The treads are Vermont Westland cream marble. The walls inside the staircase opening carry the carved seals of the original thirteen states. Above the Cross Hall opening, a plaster arch holds a bas-relief American eagle surrounded by thirteen radiating arrows. The custom railing uses cast iron balusters with a five-pointed federal star in a circle. A mid-nineteenth century English cut-crystal chandelier hangs over the landing. At the base of the stairs sits a mahogany pier table with gilded caryatid supports attributed to the New York cabinetmaker Charles-Honore Lannuier, who worked in the Federal period. Portraits of twentieth-century presidents and first ladies hang on the walls along the climb. Hillary Clinton oversaw the most recent major refurbishing in 1998, working with Curator Betty Monkman. The new carpet repeats the five-pointed-star-in-circle motif from Winslow's marble string course and his balusters, in a more vivid red than McKim had used, with new swag draperies in matching red and yellow gold. The carpet from the bottom of the stairs to the State Floor continues through the Cross Hall as a single visual sweep. The Presidential Entrance March is performed on it dozens of times a year.
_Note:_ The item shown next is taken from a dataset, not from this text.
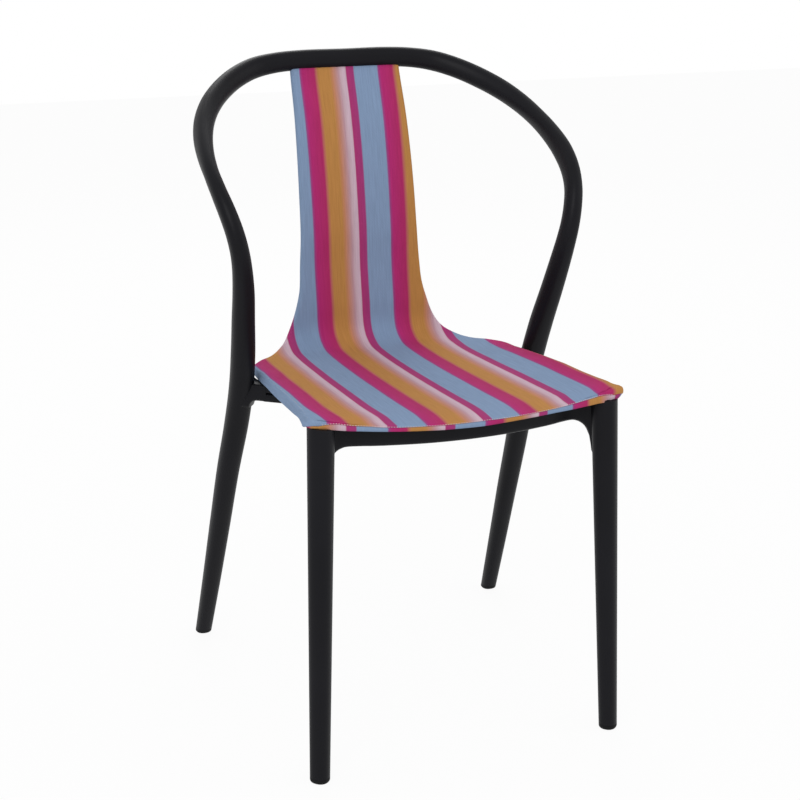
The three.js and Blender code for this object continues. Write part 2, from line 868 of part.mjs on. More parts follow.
/** A glide's cap: level rings down a leaning leg, rounded at the floor, with its plug on top. */
function glideSolid(sectionAt, grow = 0) {
  const rings = roundingShares.map((share) => {
    const height = share * glideRounding;
    const round = glideRounding - Math.sqrt(glideRounding ** 2 - (glideRounding - height) ** 2);
    return levelRing(sectionAt, height, round);
  });
  rings.push(levelRing(sectionAt, glideHeight, 0));
  const cap = solidOf(loftRings(rings));
  const way = sectionAt(glideHeight + glidePlugLength).middle.sub(sectionAt(glideHeight).middle);
  const plug = rodSolid(
    glidePlugRadius + grow,
    -glideRounding,
    glidePlugLength + grow,
    sectionAt(glideHeight).middle,
    way.normalize(),
  );
  return grow > 0 ? plug : cap.add(plug);
}

/** A leaning leg's outline at a level height, drawn in by a distance. */
function levelRing(sectionAt, height, drawnIn) {
  const section = sectionAt(height);
  const way = sectionAt(height + probe).middle.sub(section.middle);
  const ring = sectionRing(section, tubeSides);
  return ring.map((point) => {
    const level = point.clone().addScaledVector(way, (height - point.z) / way.z);
    const inward = section.middle.clone().sub(level).normalize();
    return level.addScaledVector(inward, drawnIn);
  });
}

/** The rear leg's section at a height. */
function rearLegSection(height) {
  const high = postAt(glideHeight + glidePlugLength);
  const low = loopSection(1);
  const share = height / high.middle.z;
  return {
    ...low,
    middle: low.middle.clone().lerp(high.middle, share),
    halfAcross: mix(low.halfAcross, high.halfAcross, share),
    halfUp: mix(low.halfUp, high.halfUp, share),
  };
}

const floorRoom = boxSolid(
  new THREE.Vector3(-overallWidth, -overallDepth, -overrun),
  new THREE.Vector3(overallWidth, overallDepth, glideHeight + fit),
);

// Places of the fasteners on the right-hand side
const seatBoltPlaces = {
  front: sideRailAt(frontBossShare * halfDepth),
  rear: sideRailAt(rearBossShare * halfDepth),
};
const lapMiddle = (lapStart + armEnd) / 2;
const frameBoltPlaces = {
  outer: armPlace(lapMiddle - frameBoltPitch / 2, 0),
  inner: armPlace(lapMiddle + frameBoltPitch / 2, 0),
};

/** A bolt with a domed head and a hexagon socket, its shank along the axis from the head's seat. */
function boltSolid(radius, head, headHeight, socket, length, place, axis) {
  const profile = [
    [0, -headHeight],
    [head * crownShare, -headHeight],
    [head, -headHeight * headEdgeShare],
    [head, 0],
    [radius, 0],
    [radius, length - radius / 2],
    [radius * tipShare, length],
    [0, length],
  ];
  const floor = -headHeight * socketFloorShare;
  const key = rodSolid(socket, -headHeight - overrun, floor, place, axis, socketSides);
  return turnedSolid(profile, place, axis).subtract(key);
}

/** The seat bolt's levels at a place: head seat, shank end, and the tee nut's bottom and top. */
function seatBoltLevels(place) {
  const bottom = railBottom(place.y) + seatBoltSink + seatBoltHeadHeight;
  const coreTop = seatHeight(place.x, place.y, stack.core[0]);
  const flangeTop = coreTop - teeSink;
  const barrelBottom = seatHeight(place.x, place.y, stack.core[1]) + teeLift;
  return { seat: bottom, flangeTop, barrelBottom, end: flangeTop };
}

/** The tee nut at a place, or the room it needs when grown. */
function teeNutSolid(place, grow = 0) {
  const { flangeTop, barrelBottom } = seatBoltLevels(place);
  const barrel = seatBoltRadius + fit + teeWall + grow;
  const under = flangeTop - teeFlangeThickness - grow;
  const low = barrelBottom - (grow > 0 ? coreThickness : 0);
  const high = flangeTop + (grow > 0 ? coreThickness : 0);
  const profile = [
    [0, low],
    [barrel, low],
    [barrel, under],
    [teeFlangeRadius + grow, under],
    [teeFlangeRadius + grow, high],
    [0, high],
  ];
  const axisPlace = new THREE.Vector3(place.x, place.y, 0);
  const body = turnedSolid(profile, axisPlace, up);
  if (grow > 0) {
    return body;
  }
  const bore = rodSolid(seatBoltRadius + fit, low - overrun, high + overrun, axisPlace, up);
  return body.subtract(bore);
}

/** The seat bolt at a place. */
function seatBoltSolid(place) {
  const { seat, end } = seatBoltLevels(place);
  const from = new THREE.Vector3(place.x, place.y, seat);
  return boltSolid(
    seatBoltRadius,
    seatBoltHeadRadius,
    seatBoltHeadHeight,
    seatBoltSocket,
    end - seat,
    from,
    up,
  );
}

/** The room a seat bolt needs: its counterbore and its clearance hole. */
function seatBoltRoom(place) {
  const { seat, end } = seatBoltLevels(place);
  const from = new THREE.Vector3(place.x, place.y, seat + fit);
  const counterbore = rodSolid(seatBoltHeadRadius + fit, -overrun, 0, from, up);
  return counterbore.add(rodSolid(seatBoltRadius + fit, -fit, end - seat, from, up));
}

// The frame bolt's levels: the seat of its head and the end of its shank
const frameBoltSeat = lapBottom + frameBoltHeadHeight + fit;
const frameBoltEnd = lapTop - frameBoltRadius / 2;

/** A frame bolt at a place. */
function frameBoltSolid(place) {
  const from = new THREE.Vector3(place.x, place.y, frameBoltSeat);
  return boltSolid(
    frameBoltRadius,
    frameBoltHeadRadius,
    frameBoltHeadHeight,
    frameBoltSocket,
    frameBoltEnd - frameBoltSeat,
    from,
    up,
  );
}

/** A threaded insert at a place in the seat frame's pad, or the hole it sits in when grown. */
function insertSolid(place, grow = 0) {
  const from = new THREE.Vector3(place.x, place.y, 0);
  const outer = frameBoltRadius + fit + insertWall + grow;
  const low = lapSplit + fit / 2 + (grow > 0 ? -overrun : fit);
  const high = grow > 0 ? lapTop + overrun : lapTop - fit;
  const body = rodSolid(outer, low, high, from, up);
  if (grow > 0) {
    return body;
  }
  return body.subtract(rodSolid(frameBoltRadius + fit, low - overrun, high + overrun, from, up));
}

/** The room a frame bolt needs in the stub arm. */
function frameBoltRoom(place) {
  const from = new THREE.Vector3(place.x, place.y, frameBoltSeat + fit);
  const counterbore = rodSolid(frameBoltHeadRadius + fit, -overrun, 0, from, up);
  return counterbore.add(rodSolid(frameBoltRadius + fit, -fit, overrun, from, up));
}

// Screws through the rear of the top rail into the back's core
const screwRow = profileAt(profileLength - backScrewInset);
const screwAxis = new THREE.Vector3(0, screwRow.normal.x, screwRow.normal.y);
const screwTip = new THREE.Vector3(
  backScrewSpacing / 2,
  screwRow.y - screwRow.normal.x * (stack.core[1] - backScrewEngagement),
  screwRow.z - screwRow.normal.y * (stack.core[1] - backScrewEngagement),
);
const railAxis = screwTip.clone().sub(new THREE.Vector3(screwTip.x, topRail.middle.y, topRail.middle.z));
const screwReach = topRail.cross + railAxis.dot(screwAxis) - backScrewSink;

/** A back screw on one side, its head sunk in the rear of the top rail. */
function backScrewSolid() {
  const seat = screwTip.clone().addScaledVector(screwAxis, -(screwReach - backScrewHeadHeight));
  const length = screwReach - backScrewHeadHeight;
  return boltSolid(
    backScrewRadius,
    backScrewHeadRadius,
    backScrewHeadHeight,
    backScrewRadius * crownShare,
    length,
    seat,
    screwAxis,
  );
}

/** The room a back screw needs in the rail and the core. */
function backScrewRoom() {
  const seat = screwTip.clone().addScaledVector(screwAxis, -(screwReach - backScrewHeadHeight));
  const length = screwReach - backScrewHeadHeight + fit;
  const counterbore = rodSolid(backScrewHeadRadius + fit, -overrun, fit, seat, screwAxis);
  return counterbore.add(rodSolid(backScrewRadius + fit, 0, length, seat, screwAxis));
}

// Back frame: top rail, arms, posts, rear legs and stub arms in one moulding
const loopSteps = (loopRows.length - 1) * stepsPerShare;
const loopSections = Array.from({ length: loopSteps + 1 }, (_, i) => loopSection(i / loopSteps));
let backFrame = sweptSolid(loopSections, tubeSides).add(bothSides(armSolid));
const rearGlide = glideSolid(rearLegSection);
const rearGlideRoom = glideSolid(rearLegSection, fit);
const frontGlide = glideSolid(legSection);
const frontGlideRoom = glideSolid(legSection, fit);
for (const room of [
  bothSides(rearGlideRoom),
  floorRoom,
  softSlot,
  coreSlot,
  bothSides(backScrewRoom()),
  bothSides(frameBoltRoom(frameBoltPlaces.outer)),
  bothSides(frameBoltRoom(frameBoltPlaces.inner)),
]) {
  backFrame = backFrame.subtract(room);
}
addPiece("back_frame", backFrame, plastic);

// Seat frame: front legs, rails, bolt bosses and lap pads in one moulding
const legCut = seatHeight(0, legTop.y, stackDepth + fit + lipDrop);
const bosses = Object.values(seatBoltPlaces).map((place) => (
  rodSolid(
    bossRadius,
    railBottom(place.y),
    seatFrontHeight,
    new THREE.Vector3(place.x, place.y, 0),
    up,
  )
));
const legSections = Array.from({ length: legSteps + 1 }, (_, i) => legSection((i / legSteps) * legCut));
let seatFrame = bothSides(sweptSolid(legSections, tubeSides).add(lapUpper))
  .add(railSolid(frontRailCurve, frontRailSteps))
  .add(railSolid(sideRailCurve, sideRailSteps));
for (const boss of bosses) {
  seatFrame = seatFrame.add(bothSides(boss));
}
for (const room of [
  seatRoom,
  floorRoom,
  bothSides(frontGlideRoom),
  bothSides(seatBoltRoom(seatBoltPlaces.front)),
  bothSides(seatBoltRoom(seatBoltPlaces.rear)),
  bothSides(insertSolid(frameBoltPlaces.outer, fit)),
  bothSides(insertSolid(frameBoltPlaces.inner, fit)),
]) {
  seatFrame = seatFrame.subtract(room);
}
addPiece("seat_frame", seatFrame, plastic);

// Seat: core, foam, cover, edge band and underside liner
const boltRooms = Object.values(seatBoltPlaces)
  .map((place) => bothSides(seatBoltRoom(place)))
  .reduce((all, room) => all.add(room));
const nutRooms = Object.values(seatBoltPlaces)
  .map((place) => bothSides(teeNutSolid(place, fit)))
  .reduce((all, room) => all.add(room));
addPiece("seat_core", coreSolid.subtract(nutRooms).subtract(bothSides(backScrewRoom())), corePlastic);
addPiece("seat_foam", foamSolid, foam);
addPiece("seat_cover", coverSolid, fabric);
addPiece("edge_band", bandSolid, fabric);
addPiece("underside_liner", linerSolid.subtract(boltRooms), lining);

// Pieces that come in mirrored pairs
const pairs = [
  ["front_glide", frontGlide, glideNylon],
  ["rear_glide", rearGlide, glideNylon],
  ["seat_bolt_front", seatBoltSolid(seatBoltPlaces.front), zinc],
  ["seat_bolt_rear", seatBoltSolid(seatBoltPlaces.rear), zinc],
  ["tee_nut_front", teeNutSolid(seatBoltPlaces.front), zinc],
  ["tee_nut_rear", teeNutSolid(seatBoltPlaces.rear), zinc],
  ["frame_bolt_outer", frameBoltSolid(frameBoltPlaces.outer), zinc],
  ["frame_bolt_inner", frameBoltSolid(frameBoltPlaces.inner), zinc],
  ["insert_outer", insertSolid(frameBoltPlaces.outer), zinc],
  ["insert_inner", insertSolid(frameBoltPlaces.inner), zinc],
  ["back_screw", backScrewSolid(), zinc],
];
for (const [name, solid, material] of pairs) {
  addPiece(`${name}_right`, solid, material);
  addPiece(`${name}_left`, solid.mirror([1, 0, 0]), material);
}

export default group;
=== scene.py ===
"""Patio chair: a moulded black frame carries a thin seat shell dressed in striped cloth.

Sizes inside the classes are millimetres in the chair's own frame: +Z up, the sitter faces -Y and
the origin is on the floor under the middle. Meshes are in metres.
"""

from __future__ import annotations

import logging
import math
from bisect import bisect_left, bisect_right
from collections.abc import Callable, Sequence
from dataclasses import dataclass, replace
from enum import Enum
from functools import cache
from itertools import accumulate

import bmesh
import bpy
from bmesh.types import BMesh
from bpy.types import ID, Material, Mesh, Node, NodeSocket, Object, World
from mathutils import Matrix, Quaternion, Vector, noise

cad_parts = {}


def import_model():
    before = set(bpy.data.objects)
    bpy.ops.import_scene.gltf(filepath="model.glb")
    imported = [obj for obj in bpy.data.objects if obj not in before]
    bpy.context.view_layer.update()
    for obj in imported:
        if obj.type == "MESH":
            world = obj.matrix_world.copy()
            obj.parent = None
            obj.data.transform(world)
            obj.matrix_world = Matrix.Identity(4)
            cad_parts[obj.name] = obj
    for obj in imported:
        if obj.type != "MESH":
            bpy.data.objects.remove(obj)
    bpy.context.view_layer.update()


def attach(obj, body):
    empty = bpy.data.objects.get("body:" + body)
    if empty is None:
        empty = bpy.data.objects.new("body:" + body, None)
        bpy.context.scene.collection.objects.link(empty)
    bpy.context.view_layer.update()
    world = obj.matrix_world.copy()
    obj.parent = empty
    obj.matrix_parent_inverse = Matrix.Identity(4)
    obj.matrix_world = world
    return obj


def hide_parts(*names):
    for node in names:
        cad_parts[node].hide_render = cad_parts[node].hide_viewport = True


LOG = logging.getLogger("patio_chair")
MM = 0.001
BODY = "root"
UP = Vector((0, 0, 1))
FLIP = Vector((-1, 1, 1))
# half of the chair's depth, and of the seat's width at its front corners
HALF_DEPTH = 255.5
CORNER_HALF = 207.4
# edges sharper than this stay sharp, in degrees, unless a piece says otherwise
SHARP = 35.0
# vertices closer than this are one, in metres
WELD = 1e-7

Pair = tuple[float, float]
Triple = tuple[float, float, float]
Table = tuple[tuple[float, ...], ...]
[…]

The Grand Staircase is inside the White House at 38.8977 degrees north, 77.0365 degrees west, on the north side of the State Floor. Best viewed from authorized routes; the staircase itself is interior, but the White House building containing it can be glimpsed from above at 1,500 to 2,500 feet AGL with the South Lawn and the Ellipse below. Reagan National (KDCA) is four nautical miles south. The White House is the central exclusion of the P-56 prohibited area; direct overflight is not permitted.